Client → Load Balancer → Query registry → Route to healthy instance
Used by: AWS ALB, Kubernetes Services, Nginx, HAProxy
| Aspect | Client-Side | Server-Side |
|---|---|---|
| Complexity | Client must implement LB | Simpler client code |
| Performance | Direct connection (fewer hops) | Extra network hop |
| Flexibility | Client controls routing | Centralized routing rules |
| Dependencies | Client library per language | Central LB infrastructure |
Health Checking Strategies
Active Health Checks
The discovery system periodically probes services:
Registry → HTTP GET /healthz → 200 OK → Mark healthy
Registry → HTTP GET /healthz → 503 → Mark unhealthy → Remove from rotation
Passive Health Checks
The system monitors actual traffic for failures:
Request → 5xx response → Increment failure counter
If failure_rate > threshold → Mark unhealthy → Remove from rotation
Hybrid Approach
Combine both for comprehensive health awareness:
- Active checks catch services that are up but broken
- Passive checks catch issues that health endpoints don’t reveal
Anti-Patterns
Hardcoded Fallbacks
Don’t hardcode “backup” addresses that bypass discovery. They’ll be stale when you need them most.
No Health Checking
Registering services without health checks means clients discover dead instances and fail.
Ignoring DNS TTL
If using DNS-based discovery, set low TTLs (5-30 seconds) and ensure clients respect them.
Single Point of Failure
The discovery system itself must be highly available. Run multiple registry nodes across availability zones.
Over-Engineering
If you have 5 services, you don’t need Consul + Istio + custom client libraries. Start with platform-native discovery and add complexity only when needed.

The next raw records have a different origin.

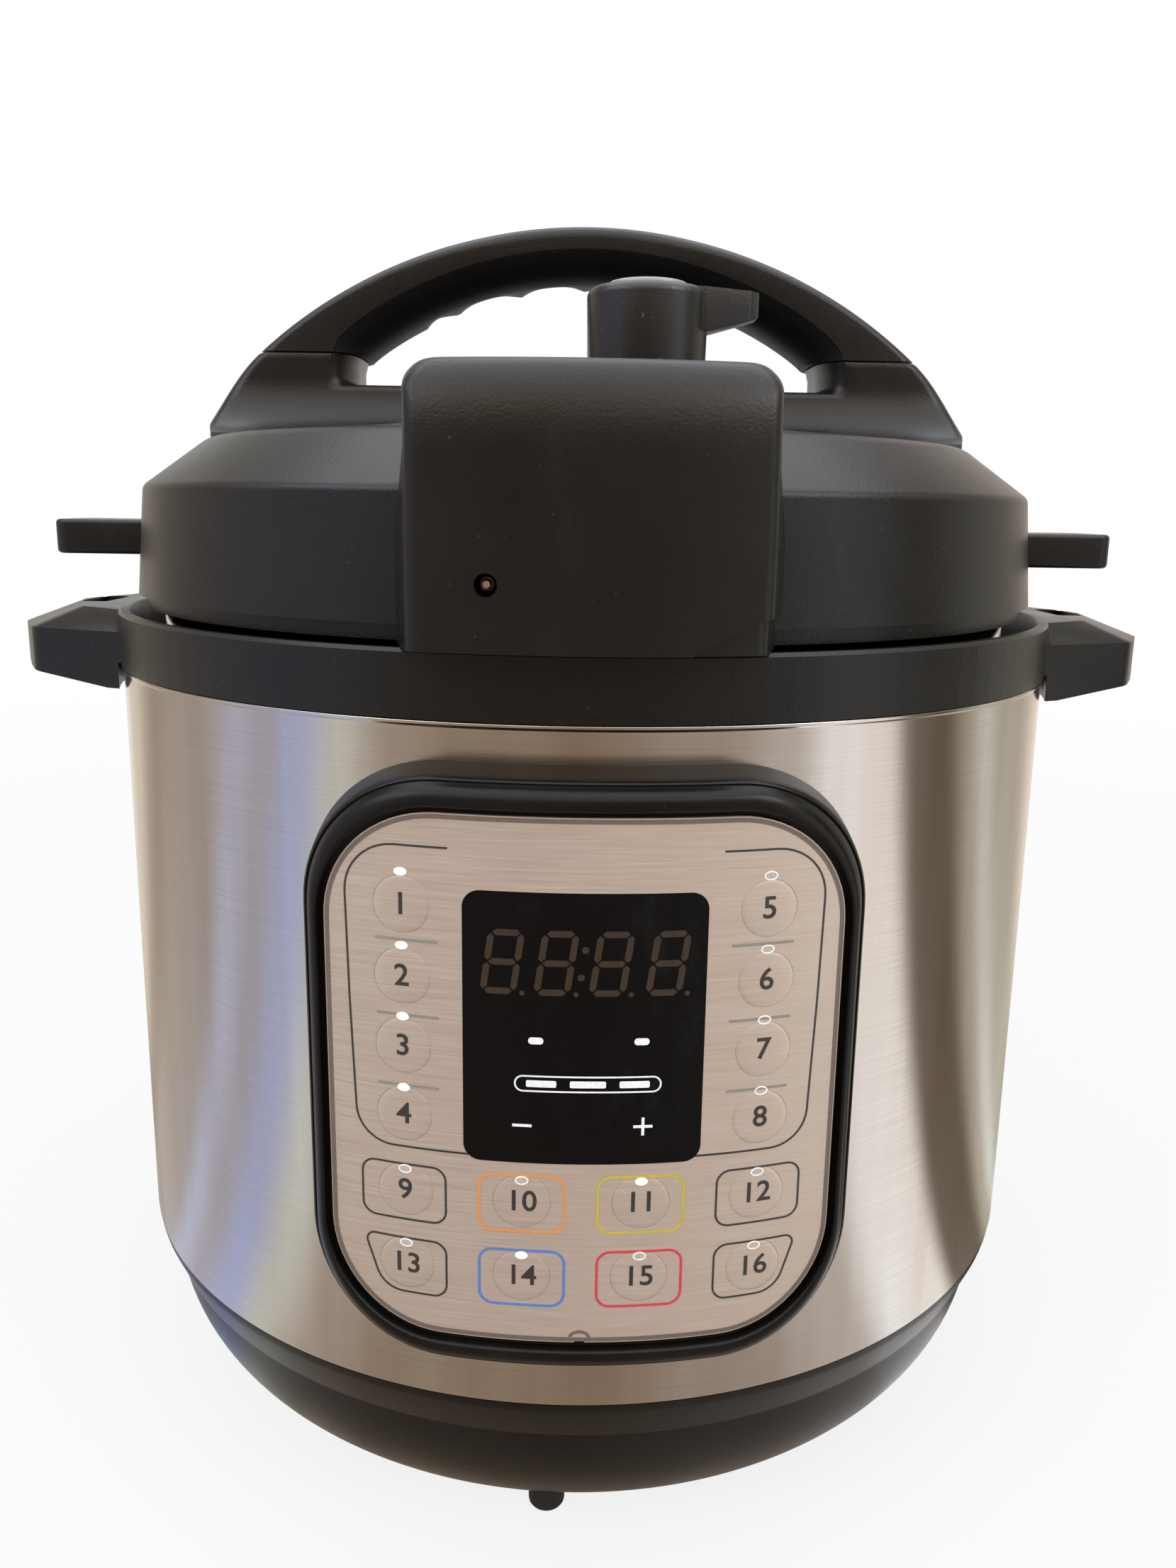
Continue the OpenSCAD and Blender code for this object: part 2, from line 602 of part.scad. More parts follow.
module steel_lid() color([0.74, 0.74, 0.74]) {
  w = lid_wall_t;
  difference() {
    rev([[lid_wall_in, lid_tooth_z], [lid_wall_in + w, lid_tooth_z], [lid_wall_in + w, seal_seat_z + w - 3],
      [lid_wall_in + w - 3, seal_seat_z + w], [lid_plate_r + w, seal_seat_z + w],
      [lid_plate_r + w, lid_plate_z + w - 3], [lid_plate_r + w - 3, lid_plate_z + w],
      [0, lid_plate_z + w], [0, lid_plate_z], [lid_plate_r - 2, lid_plate_z], [lid_plate_r, lid_plate_z - 2],
      [lid_plate_r, seal_seat_z], [lid_wall_in - 2, seal_seat_z], [lid_wall_in, seal_seat_z - 2]]);
    post(knob_bore, lid_plate_z - 2, lid_plate_z + 5, knob_x, -knob_y);
    post(float_r + slip, lid_plate_z - 2, lid_plate_z + 5, -float_x, -knob_y);
    post(4 + gap, lid_plate_z - 2, lid_plate_z + 5);
  }
  for (i = [0 : tooth_count - 1]) rotate([0, 0, i * 360 / tooth_count + 30])
    tooth_sector(lid_tooth_in, lid_wall_in + 0.2, lid_tooth_z, lid_tooth_top, tooth_angle / 2 - 1);
}
function cover_profile(o) = [[skirt_r + o, skirt_z], [shoulder_r + o, shoulder_z - 1.2],
  [shoulder_r - 1 + o, shoulder_z + 0.4], [crown_r + o / 2, crown_z - 0.6 + o],
  [crown_r - 4, crown_z + 0.6 + o], [60, crown_z + 4 + o], [0, crown_z + 5 + o]];
module lid_envelope(o) rev(concat([[0, skirt_z - 1]], [[skirt_r + o, skirt_z - 1]], cover_profile(o)));
module arch_plan(z0, z1) intersection() {
  deep(-80, 80) translate([0, arch_c]) circle(arch_r, $fn = 180);
  box([-130, -80, z0], [130, 80, z1]);
}
// Steeper lower end of the arch, below the seam
seam_x = sqrt(arch_r * arch_r - pow(seam_z - arch_c, 2));
leg_mid = [seam_x, seam_z] + leg_r / arch_r * [-seam_x, arch_c - seam_z];
module leg_plan() {
  for (s = [-1, 1]) deep(-80, 80) translate([s * leg_mid[0], leg_mid[1]]) intersection() {
    circle(leg_r);
    translate([-leg_r, -leg_r]) square([2 * leg_r, leg_r + seam_z - leg_mid[1]]);
  }
  box([-leg_mid[0], -80, crown_z - 12], [leg_mid[0], 80, seam_z]);
}
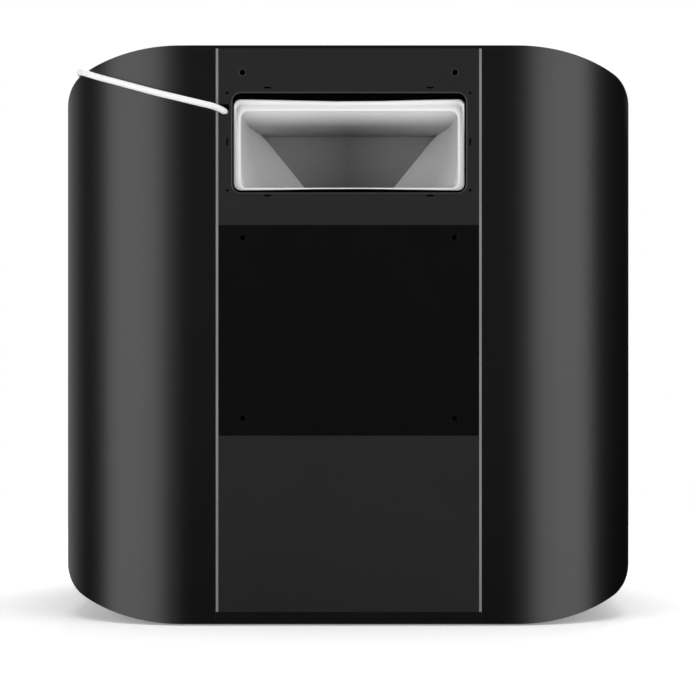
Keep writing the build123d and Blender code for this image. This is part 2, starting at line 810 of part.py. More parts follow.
with BuildPart() as power_inlet:
    outside = case_width / 2
    with BuildSketch(Plane.YZ.offset(outside - inlet_depth)):
        with Locations((inlet_y, inlet_z)):
            Rectangle(inlet_width, inlet_height)
    extrude(amount=inlet_depth)
    with BuildSketch(Plane.YZ.offset(outside - wall - inlet_lap)):
        with Locations((inlet_y, inlet_z)):
            Rectangle(inlet_width + 2 * inlet_lap, inlet_height + 2 * inlet_lap)
    extrude(amount=inlet_lap)
    with BuildSketch(Plane.YZ.offset(outside - inlet_cavity_depth)):
        with Locations((inlet_y, inlet_z)):
            Rectangle(inlet_width - 2 * inlet_wall, inlet_height - 2 * inlet_wall)
            with GridLocations(inlet_pin_spacing, 0, 3, 1):
                Rectangle(inlet_pin, 2 * inlet_pin, mode=Mode.SUBTRACT)
    extrude(amount=inlet_cavity_depth, mode=Mode.SUBTRACT)
    with BuildSketch(Plane.YZ.offset(outside - inlet_cavity_depth + inlet_pin_length)):
        with Locations((inlet_y, inlet_z)):
            Rectangle(inlet_width - 2 * inlet_wall, inlet_height - 2 * inlet_wall)
    extrude(amount=inlet_cavity_depth - inlet_pin_length, mode=Mode.SUBTRACT)
pieces["power_inlet"] = power_inlet.part


# ---------------------------------------------------------------- feeder
feeder_bottom = feeder_gear_z - motor_size / 2
feeder_wall_bottom = feeder_z - feeder_end


def motor_body(plane, bore):
    """Square stepper motor behind its face plane, with the hole that its shaft turns in."""
    with BuildPart() as motor:
        with BuildSketch(plane) as outline:
            Rectangle(motor_size, motor_size)
            chamfer(outline.vertices(), motor_corner)
        extrude(amount=motor_length)
        with BuildSketch(plane):
            Circle(bore / 2 + running_clearance)
        extrude(amount=motor_bore_depth, mode=Mode.SUBTRACT)
    return motor.part


with BuildPart() as feeder_body:
    middle_y, length = span(feeder_rear, partition_face)
    with BuildSketch(Plane.YZ.offset(feeder_motor_face)):
        middle_z, height = span(feeder_bottom, feeder_z + feeder_above)
        with Locations((middle_y, middle_z)):
            Rectangle(length, height)
        with Locations((feeder_gear_y, feeder_gear_z)):
            Rectangle(motor_hole, motor_hole, mode=Mode.SUBTRACT)
        with Locations((lever_pivot_y, lever_bottom + lever_thickness / 2)):
            Circle(lever_pin / 2 + running_clearance, mode=Mode.SUBTRACT)
    extrude(amount=feeder_plate)
    with BuildSketch(Plane.YZ.offset(feeder_motor_face + feeder_plate)):
        middle_z, height = span(feeder_wall_bottom, feeder_z + feeder_above)
        with Locations((middle_y, middle_z)):
            Rectangle(length, height)
            Rectangle(length - 2 * feeder_end, height, mode=Mode.SUBTRACT)
    extrude(amount=feeder_width - feeder_plate)
    with BuildSketch(rear_plane(partition_face)):
        with Locations((feeder_x, feeder_z)):
            Circle(tube_diameter / 2 + running_clearance)
    extrude(amount=bay_depth, mode=Mode.SUBTRACT)
pieces["feeder_body"] = feeder_body.part

feeder_motor_plane = Plane(origin=(feeder_motor_face, feeder_gear_y, feeder_gear_z),
                           x_dir=(0, 1, 0), z_dir=(-1, 0, 0))
pieces["feeder_motor"] = motor_body(feeder_motor_plane, shaft)

gear_start = feeder_open - seat_gap - feeder_gear_length
with BuildPart() as feeder_gear:
    add(toothed_wheel(Plane(origin=(gear_start, feeder_gear_y, feeder_gear_z),
                            x_dir=(0, 1, 0), z_dir=(1, 0, 0)),
                      feeder_gear_radius, feeder_tooth_depth, feeder_gear_teeth,
                      feeder_gear_length))
    shaft_start = feeder_motor_face - motor_bore_depth + running_clearance
    with BuildSketch(Plane.YZ.offset(shaft_start)):
        with Locations((feeder_gear_y, feeder_gear_z)):
            Circle(shaft / 2)
    extrude(amount=gear_start - shaft_start)
pieces["feeder_gear"] = feeder_gear.part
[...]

Choosing the Right Pattern
| Scenario | Recommended Pattern |
|---|---|
| Kubernetes-native | Platform-native (K8s Services) |
| Multi-platform / hybrid | Registry-based (Consul) |
| Legacy systems | DNS-based |
| Advanced traffic management | Service mesh (Istio/Linkerd) |
| Simple microservices | Platform-native + DNS |
Start with the simplest approach that meets your requirements. You can always add sophistication later — removing it is much harder.